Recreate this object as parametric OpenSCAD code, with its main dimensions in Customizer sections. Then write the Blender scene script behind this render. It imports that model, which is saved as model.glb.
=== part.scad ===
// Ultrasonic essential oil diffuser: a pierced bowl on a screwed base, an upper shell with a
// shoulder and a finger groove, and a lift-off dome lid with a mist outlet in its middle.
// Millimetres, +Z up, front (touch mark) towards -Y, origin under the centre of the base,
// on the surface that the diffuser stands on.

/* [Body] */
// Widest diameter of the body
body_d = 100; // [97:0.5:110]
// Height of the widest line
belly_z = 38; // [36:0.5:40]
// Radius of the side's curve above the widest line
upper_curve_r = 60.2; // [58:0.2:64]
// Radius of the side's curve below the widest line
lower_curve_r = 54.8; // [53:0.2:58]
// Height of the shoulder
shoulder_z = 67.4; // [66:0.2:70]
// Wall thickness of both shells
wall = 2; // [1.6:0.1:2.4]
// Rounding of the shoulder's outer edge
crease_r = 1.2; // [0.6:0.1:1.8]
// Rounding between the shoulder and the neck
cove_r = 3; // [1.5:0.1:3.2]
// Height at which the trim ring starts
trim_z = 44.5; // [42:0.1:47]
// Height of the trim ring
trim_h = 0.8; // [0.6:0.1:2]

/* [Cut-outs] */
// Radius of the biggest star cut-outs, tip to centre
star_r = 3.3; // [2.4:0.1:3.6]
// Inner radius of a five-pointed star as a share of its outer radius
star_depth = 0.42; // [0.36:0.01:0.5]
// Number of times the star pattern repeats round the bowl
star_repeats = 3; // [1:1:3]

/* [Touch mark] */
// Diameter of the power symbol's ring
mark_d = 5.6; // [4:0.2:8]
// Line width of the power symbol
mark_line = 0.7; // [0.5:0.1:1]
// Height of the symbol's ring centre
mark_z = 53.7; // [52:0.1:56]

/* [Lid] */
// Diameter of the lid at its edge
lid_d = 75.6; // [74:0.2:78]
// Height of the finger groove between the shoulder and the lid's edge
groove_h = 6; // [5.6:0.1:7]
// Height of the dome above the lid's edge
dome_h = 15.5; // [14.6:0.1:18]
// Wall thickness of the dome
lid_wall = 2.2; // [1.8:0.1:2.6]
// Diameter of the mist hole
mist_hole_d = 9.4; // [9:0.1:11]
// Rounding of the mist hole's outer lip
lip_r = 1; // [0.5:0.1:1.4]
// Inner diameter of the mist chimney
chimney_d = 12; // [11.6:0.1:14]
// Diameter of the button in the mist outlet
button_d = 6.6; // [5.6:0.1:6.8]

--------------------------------

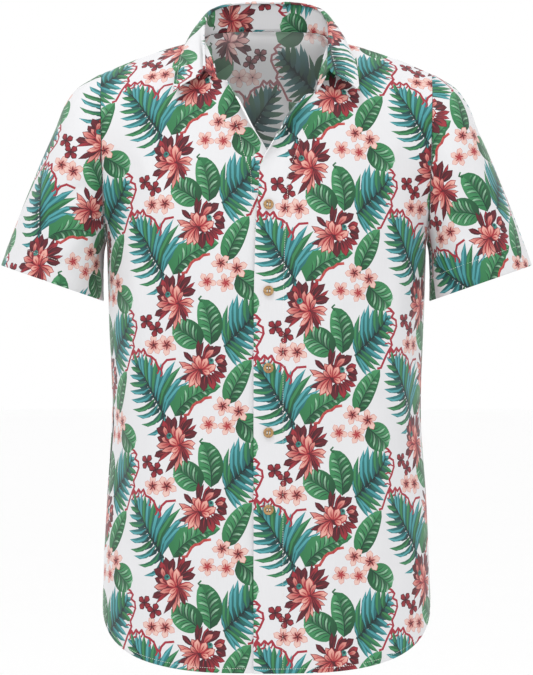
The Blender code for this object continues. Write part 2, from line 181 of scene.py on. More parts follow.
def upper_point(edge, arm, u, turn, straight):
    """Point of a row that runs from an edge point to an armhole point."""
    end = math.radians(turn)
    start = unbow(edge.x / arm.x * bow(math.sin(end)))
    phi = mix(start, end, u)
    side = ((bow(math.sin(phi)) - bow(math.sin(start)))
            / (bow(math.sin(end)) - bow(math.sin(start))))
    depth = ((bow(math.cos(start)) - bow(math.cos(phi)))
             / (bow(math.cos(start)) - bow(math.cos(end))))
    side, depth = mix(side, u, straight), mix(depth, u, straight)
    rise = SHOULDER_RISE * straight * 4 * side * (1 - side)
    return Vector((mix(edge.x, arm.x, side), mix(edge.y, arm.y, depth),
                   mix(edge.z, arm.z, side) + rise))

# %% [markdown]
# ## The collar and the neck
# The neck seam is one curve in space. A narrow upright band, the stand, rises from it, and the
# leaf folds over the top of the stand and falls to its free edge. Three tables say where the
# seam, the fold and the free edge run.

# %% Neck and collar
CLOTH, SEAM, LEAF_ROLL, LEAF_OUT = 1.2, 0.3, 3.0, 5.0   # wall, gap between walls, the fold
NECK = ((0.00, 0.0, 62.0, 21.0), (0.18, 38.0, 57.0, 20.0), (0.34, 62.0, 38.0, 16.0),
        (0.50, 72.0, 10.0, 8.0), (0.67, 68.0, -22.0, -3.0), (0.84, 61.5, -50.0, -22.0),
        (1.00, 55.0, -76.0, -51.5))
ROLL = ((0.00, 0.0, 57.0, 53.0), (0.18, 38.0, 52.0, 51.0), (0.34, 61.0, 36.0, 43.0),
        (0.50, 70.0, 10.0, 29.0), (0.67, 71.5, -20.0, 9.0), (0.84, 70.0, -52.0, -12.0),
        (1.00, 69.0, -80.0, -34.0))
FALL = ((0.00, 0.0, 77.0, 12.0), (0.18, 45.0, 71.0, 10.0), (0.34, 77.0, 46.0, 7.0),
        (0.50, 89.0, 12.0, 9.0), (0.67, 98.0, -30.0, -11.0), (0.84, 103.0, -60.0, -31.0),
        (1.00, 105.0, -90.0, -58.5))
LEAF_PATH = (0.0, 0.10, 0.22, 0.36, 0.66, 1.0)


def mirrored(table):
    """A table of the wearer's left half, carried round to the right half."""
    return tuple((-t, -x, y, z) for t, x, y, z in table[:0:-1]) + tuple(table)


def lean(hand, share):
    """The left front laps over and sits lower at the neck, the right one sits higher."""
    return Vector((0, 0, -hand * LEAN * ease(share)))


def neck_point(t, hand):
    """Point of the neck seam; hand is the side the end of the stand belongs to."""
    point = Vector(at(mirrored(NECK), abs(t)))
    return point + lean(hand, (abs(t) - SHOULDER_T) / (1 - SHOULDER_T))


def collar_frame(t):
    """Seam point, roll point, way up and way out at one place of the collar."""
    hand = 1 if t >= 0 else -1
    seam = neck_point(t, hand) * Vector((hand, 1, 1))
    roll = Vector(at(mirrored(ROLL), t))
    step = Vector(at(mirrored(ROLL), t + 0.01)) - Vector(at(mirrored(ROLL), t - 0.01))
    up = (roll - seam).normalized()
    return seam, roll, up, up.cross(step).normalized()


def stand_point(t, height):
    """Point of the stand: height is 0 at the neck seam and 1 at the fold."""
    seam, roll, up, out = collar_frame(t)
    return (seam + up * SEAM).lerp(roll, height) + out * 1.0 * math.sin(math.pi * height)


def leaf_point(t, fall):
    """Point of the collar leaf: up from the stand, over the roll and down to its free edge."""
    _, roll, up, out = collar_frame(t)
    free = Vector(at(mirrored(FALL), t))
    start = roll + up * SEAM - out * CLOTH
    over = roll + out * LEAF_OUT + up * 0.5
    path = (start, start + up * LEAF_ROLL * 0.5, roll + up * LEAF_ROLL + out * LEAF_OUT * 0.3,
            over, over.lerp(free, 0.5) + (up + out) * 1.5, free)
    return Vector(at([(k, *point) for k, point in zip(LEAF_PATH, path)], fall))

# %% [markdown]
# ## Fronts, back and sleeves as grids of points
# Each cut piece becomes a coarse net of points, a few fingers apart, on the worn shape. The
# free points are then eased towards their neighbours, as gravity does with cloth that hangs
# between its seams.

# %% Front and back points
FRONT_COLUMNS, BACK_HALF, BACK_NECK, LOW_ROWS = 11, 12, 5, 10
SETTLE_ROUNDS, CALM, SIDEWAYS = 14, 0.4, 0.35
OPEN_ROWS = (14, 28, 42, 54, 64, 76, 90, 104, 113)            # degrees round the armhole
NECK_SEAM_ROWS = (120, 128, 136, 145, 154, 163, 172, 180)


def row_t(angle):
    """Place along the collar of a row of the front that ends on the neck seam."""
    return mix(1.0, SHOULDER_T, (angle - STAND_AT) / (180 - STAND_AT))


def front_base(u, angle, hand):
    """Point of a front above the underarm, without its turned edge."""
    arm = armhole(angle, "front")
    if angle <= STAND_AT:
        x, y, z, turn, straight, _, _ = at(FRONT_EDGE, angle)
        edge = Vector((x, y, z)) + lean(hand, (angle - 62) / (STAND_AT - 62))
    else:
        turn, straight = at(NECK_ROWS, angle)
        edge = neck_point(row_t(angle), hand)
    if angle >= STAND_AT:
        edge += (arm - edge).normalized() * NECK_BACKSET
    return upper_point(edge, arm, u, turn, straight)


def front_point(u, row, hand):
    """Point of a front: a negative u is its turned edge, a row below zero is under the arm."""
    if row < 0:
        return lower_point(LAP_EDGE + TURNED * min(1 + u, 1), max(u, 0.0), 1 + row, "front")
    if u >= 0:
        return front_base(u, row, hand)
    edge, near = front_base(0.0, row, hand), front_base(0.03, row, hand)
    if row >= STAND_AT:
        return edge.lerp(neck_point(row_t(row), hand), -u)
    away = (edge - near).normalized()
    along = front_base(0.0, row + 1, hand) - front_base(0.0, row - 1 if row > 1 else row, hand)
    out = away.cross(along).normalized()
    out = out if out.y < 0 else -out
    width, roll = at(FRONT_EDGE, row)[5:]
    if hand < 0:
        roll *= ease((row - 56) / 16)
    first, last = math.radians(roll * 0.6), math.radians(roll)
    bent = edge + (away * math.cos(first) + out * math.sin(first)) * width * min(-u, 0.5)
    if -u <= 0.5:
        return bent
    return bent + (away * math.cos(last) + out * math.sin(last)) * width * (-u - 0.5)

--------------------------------

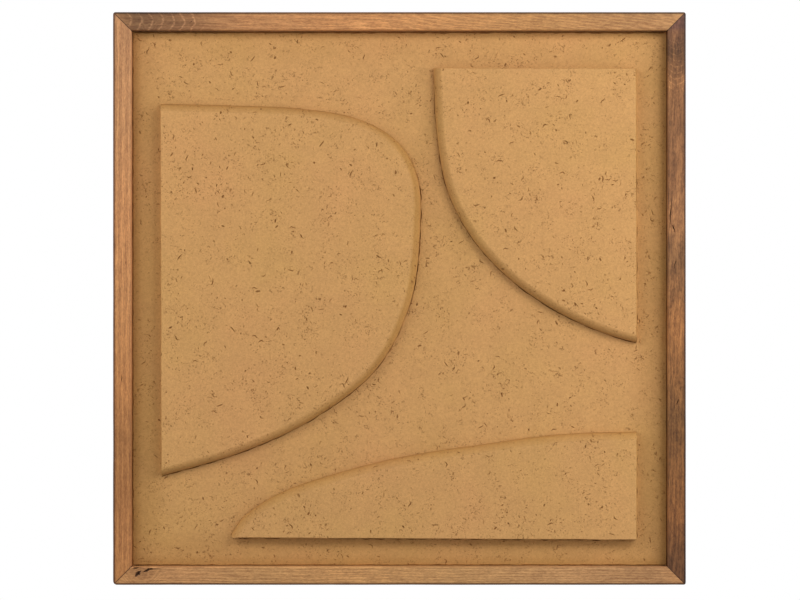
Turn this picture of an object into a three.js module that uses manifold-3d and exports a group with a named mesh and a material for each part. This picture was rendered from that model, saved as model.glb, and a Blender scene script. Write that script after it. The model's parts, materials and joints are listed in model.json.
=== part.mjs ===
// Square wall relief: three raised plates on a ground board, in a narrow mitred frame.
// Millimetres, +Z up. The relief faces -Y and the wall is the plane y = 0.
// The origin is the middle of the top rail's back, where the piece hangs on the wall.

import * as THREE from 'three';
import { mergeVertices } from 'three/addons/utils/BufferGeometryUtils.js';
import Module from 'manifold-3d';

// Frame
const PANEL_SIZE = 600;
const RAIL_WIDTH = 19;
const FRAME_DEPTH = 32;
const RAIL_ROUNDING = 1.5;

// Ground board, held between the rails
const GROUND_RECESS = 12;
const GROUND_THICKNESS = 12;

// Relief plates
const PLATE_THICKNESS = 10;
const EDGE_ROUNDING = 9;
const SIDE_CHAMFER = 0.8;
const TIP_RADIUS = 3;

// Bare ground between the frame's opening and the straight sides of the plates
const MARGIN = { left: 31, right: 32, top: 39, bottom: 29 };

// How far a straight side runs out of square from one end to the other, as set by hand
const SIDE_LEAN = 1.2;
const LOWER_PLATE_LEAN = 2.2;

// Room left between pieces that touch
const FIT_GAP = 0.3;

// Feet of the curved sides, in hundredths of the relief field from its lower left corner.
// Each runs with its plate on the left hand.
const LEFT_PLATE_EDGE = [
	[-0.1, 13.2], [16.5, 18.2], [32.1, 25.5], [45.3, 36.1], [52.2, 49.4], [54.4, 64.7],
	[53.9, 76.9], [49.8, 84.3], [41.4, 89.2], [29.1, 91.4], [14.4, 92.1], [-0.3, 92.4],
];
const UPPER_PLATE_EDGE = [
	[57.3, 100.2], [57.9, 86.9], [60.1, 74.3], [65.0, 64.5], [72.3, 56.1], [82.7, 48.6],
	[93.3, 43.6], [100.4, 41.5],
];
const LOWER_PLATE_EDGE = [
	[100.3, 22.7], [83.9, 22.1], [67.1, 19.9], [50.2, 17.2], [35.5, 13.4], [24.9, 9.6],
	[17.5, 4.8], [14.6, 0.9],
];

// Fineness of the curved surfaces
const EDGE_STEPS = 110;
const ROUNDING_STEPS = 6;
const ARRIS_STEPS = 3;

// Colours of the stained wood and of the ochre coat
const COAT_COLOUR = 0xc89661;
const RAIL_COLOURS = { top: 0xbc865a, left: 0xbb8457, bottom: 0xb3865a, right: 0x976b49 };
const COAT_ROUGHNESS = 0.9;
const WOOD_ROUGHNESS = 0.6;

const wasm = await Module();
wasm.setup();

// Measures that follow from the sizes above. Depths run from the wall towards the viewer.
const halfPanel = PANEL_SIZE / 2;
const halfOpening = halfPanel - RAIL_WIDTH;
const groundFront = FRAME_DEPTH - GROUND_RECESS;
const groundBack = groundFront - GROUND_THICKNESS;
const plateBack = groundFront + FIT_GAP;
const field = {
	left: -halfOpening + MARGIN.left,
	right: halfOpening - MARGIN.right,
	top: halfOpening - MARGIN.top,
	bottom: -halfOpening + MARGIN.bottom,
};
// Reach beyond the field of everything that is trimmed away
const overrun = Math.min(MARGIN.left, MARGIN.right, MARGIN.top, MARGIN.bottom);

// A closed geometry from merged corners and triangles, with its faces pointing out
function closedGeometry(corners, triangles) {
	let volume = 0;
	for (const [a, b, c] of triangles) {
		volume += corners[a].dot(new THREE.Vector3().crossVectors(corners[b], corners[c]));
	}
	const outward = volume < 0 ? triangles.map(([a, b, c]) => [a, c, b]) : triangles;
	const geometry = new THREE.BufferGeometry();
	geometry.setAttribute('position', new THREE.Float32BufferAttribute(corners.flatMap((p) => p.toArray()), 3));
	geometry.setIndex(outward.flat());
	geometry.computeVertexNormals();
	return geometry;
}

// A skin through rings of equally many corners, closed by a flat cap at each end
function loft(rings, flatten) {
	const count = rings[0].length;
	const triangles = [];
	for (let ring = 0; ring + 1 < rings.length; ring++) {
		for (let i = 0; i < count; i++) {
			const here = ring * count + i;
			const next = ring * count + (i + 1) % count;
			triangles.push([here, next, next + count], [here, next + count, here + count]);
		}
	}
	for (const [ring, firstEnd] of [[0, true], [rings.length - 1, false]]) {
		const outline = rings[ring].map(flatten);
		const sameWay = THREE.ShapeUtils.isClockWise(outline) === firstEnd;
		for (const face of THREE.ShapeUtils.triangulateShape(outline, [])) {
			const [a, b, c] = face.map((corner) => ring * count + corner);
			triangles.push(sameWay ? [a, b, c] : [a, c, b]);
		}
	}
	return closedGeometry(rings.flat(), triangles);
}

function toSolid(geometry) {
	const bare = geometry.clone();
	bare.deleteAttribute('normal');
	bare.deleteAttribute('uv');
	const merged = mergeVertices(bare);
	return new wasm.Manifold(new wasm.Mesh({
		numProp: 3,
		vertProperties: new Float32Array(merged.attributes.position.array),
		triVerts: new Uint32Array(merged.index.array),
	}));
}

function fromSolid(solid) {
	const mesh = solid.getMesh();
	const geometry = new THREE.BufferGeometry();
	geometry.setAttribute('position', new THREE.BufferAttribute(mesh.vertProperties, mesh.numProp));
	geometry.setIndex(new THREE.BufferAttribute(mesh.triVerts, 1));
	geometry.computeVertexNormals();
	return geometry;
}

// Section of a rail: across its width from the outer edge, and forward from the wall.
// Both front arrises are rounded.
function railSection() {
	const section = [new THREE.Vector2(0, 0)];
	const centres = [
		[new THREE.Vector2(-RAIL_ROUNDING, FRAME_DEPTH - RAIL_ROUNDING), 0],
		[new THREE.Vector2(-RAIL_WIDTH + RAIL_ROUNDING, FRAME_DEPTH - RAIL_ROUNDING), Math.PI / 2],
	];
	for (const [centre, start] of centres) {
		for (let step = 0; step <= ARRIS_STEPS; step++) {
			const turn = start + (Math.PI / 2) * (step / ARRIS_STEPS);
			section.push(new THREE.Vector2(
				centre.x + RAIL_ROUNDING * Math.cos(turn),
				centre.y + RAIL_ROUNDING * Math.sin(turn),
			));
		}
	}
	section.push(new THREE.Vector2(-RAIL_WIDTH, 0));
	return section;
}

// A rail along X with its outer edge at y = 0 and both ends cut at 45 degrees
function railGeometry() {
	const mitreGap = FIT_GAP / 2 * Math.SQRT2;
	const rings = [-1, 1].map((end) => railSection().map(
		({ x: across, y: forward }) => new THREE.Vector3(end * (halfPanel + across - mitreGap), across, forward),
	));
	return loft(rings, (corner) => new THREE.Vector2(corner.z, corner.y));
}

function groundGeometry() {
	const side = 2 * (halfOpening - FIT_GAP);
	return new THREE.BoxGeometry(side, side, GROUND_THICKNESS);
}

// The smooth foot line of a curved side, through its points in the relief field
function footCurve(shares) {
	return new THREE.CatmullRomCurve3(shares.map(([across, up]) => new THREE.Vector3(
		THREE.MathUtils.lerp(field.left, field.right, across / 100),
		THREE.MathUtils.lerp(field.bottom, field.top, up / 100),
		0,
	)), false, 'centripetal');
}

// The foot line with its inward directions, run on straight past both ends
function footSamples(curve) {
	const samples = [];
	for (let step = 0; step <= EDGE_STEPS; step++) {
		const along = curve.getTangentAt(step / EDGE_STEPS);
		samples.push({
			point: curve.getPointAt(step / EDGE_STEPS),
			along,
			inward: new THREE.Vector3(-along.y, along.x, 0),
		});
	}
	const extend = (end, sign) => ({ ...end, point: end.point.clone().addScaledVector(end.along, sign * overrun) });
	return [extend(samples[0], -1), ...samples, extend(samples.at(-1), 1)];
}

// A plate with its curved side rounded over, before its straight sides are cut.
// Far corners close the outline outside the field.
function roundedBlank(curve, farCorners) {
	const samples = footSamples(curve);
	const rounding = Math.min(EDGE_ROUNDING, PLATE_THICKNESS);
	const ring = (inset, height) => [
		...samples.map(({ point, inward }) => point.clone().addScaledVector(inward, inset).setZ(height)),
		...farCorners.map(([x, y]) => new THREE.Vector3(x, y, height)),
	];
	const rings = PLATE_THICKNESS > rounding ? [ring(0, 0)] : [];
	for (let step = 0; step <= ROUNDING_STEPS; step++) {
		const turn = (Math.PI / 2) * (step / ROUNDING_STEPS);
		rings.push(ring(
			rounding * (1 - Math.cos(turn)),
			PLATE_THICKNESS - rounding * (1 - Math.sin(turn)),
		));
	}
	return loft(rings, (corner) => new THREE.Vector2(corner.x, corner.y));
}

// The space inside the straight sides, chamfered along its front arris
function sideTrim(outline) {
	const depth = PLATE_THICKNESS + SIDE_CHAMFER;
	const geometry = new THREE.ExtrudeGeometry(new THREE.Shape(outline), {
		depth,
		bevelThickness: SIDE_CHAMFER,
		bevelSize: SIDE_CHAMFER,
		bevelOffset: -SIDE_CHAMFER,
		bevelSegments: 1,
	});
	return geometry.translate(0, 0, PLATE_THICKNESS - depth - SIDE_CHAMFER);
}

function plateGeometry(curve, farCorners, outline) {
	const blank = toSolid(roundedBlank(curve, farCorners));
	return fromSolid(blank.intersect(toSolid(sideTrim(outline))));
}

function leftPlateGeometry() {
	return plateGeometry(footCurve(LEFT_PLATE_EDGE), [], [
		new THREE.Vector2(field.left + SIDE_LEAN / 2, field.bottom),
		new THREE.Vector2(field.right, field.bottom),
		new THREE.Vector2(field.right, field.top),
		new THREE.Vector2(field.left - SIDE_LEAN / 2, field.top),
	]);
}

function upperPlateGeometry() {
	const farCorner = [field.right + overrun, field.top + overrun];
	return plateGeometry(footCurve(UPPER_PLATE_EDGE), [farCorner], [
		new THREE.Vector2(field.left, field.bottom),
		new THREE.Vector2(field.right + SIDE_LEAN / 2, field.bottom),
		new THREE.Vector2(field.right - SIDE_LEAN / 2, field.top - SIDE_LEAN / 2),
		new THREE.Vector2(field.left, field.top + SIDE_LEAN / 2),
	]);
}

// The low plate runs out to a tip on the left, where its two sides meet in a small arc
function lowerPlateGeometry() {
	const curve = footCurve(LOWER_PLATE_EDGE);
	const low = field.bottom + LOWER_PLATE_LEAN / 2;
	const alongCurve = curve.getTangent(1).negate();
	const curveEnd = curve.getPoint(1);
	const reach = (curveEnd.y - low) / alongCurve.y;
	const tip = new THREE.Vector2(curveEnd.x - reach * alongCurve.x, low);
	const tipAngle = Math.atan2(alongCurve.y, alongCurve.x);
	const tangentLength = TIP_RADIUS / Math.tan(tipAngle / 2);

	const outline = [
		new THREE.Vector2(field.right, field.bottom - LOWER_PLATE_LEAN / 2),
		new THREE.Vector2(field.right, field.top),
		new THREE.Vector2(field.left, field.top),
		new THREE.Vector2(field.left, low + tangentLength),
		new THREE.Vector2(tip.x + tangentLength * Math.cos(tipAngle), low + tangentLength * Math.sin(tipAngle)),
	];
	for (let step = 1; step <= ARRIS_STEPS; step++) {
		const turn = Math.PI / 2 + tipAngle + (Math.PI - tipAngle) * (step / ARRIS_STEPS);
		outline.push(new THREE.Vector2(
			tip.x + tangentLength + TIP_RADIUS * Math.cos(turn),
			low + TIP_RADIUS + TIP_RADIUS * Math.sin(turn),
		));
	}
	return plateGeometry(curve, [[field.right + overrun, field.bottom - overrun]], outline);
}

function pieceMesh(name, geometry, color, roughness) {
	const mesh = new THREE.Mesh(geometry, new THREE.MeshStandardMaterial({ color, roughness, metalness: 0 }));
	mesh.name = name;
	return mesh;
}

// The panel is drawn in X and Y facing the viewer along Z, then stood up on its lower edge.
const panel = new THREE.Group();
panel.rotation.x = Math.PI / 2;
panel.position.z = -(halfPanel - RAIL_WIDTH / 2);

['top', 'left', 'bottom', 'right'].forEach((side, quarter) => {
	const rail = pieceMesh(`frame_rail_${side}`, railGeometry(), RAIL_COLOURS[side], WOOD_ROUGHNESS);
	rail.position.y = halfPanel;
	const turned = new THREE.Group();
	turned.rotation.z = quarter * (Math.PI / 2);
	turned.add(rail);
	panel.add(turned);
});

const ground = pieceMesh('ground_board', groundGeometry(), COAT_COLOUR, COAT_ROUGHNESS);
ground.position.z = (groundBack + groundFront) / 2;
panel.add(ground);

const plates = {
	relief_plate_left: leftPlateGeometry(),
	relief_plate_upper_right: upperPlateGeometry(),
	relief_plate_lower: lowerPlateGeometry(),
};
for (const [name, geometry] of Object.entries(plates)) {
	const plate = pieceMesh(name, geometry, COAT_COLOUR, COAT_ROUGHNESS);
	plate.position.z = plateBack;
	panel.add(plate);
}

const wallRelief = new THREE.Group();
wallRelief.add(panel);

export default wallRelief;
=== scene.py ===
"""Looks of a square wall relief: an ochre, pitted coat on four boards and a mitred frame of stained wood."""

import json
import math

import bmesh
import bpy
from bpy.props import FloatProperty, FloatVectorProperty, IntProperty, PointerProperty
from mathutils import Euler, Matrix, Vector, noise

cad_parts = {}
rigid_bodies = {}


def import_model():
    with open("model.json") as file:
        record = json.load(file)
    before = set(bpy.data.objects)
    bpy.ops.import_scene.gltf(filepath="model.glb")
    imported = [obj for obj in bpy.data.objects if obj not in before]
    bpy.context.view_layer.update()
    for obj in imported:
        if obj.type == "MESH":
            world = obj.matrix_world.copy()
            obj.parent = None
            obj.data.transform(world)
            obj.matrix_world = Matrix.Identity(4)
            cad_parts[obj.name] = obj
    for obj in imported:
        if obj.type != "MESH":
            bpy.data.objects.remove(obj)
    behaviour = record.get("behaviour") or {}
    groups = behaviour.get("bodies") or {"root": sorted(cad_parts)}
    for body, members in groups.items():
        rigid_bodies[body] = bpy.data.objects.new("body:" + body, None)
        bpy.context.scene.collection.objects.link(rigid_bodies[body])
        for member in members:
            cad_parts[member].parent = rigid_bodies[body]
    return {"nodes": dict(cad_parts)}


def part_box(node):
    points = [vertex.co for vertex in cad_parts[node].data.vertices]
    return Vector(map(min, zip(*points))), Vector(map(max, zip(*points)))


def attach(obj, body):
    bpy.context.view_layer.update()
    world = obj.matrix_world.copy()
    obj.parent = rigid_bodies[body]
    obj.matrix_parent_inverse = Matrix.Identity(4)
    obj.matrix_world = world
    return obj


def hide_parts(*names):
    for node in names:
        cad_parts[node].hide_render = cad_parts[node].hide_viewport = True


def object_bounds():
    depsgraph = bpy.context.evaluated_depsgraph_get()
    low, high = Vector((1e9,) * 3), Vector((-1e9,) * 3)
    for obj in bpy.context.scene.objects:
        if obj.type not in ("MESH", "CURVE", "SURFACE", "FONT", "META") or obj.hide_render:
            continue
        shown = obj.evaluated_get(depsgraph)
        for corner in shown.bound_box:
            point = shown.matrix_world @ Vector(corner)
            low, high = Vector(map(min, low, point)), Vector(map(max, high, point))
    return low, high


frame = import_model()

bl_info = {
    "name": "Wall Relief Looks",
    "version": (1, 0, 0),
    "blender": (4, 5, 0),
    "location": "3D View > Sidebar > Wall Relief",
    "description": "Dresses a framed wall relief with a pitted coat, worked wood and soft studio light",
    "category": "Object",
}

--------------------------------

> _DIRECTIVE_:
Provide an exact reproduction of only those lines that start at the line containing "groundGeometry(), COAT_COLOUR, COAT_ROUGHNESS);" and end at the line containing "record = json.load(file)", inclusive.

> _TASK RESPONSE_:
const ground = pieceMesh('ground_board', groundGeometry(), COAT_COLOUR, COAT_ROUGHNESS);
ground.position.z = (groundBack + groundFront) / 2;
panel.add(ground);

const plates = {
	relief_plate_left: leftPlateGeometry(),
	relief_plate_upper_right: upperPlateGeometry(),
	relief_plate_lower: lowerPlateGeometry(),
};
for (const [name, geometry] of Object.entries(plates)) {
	const plate = pieceMesh(name, geometry, COAT_COLOUR, COAT_ROUGHNESS);
	plate.position.z = plateBack;
	panel.add(plate);
}

const wallRelief = new THREE.Group();
wallRelief.add(panel);

export default wallRelief;
=== scene.py ===
"""Looks of a square wall relief: an ochre, pitted coat on four boards and a mitred frame of stained wood."""

import json
import math

import bmesh
import bpy
from bpy.props import FloatProperty, FloatVectorProperty, IntProperty, PointerProperty
from mathutils import Euler, Matrix, Vector, noise

cad_parts = {}
rigid_bodies = {}


def import_model():
    with open("model.json") as file:
        record = json.load(file)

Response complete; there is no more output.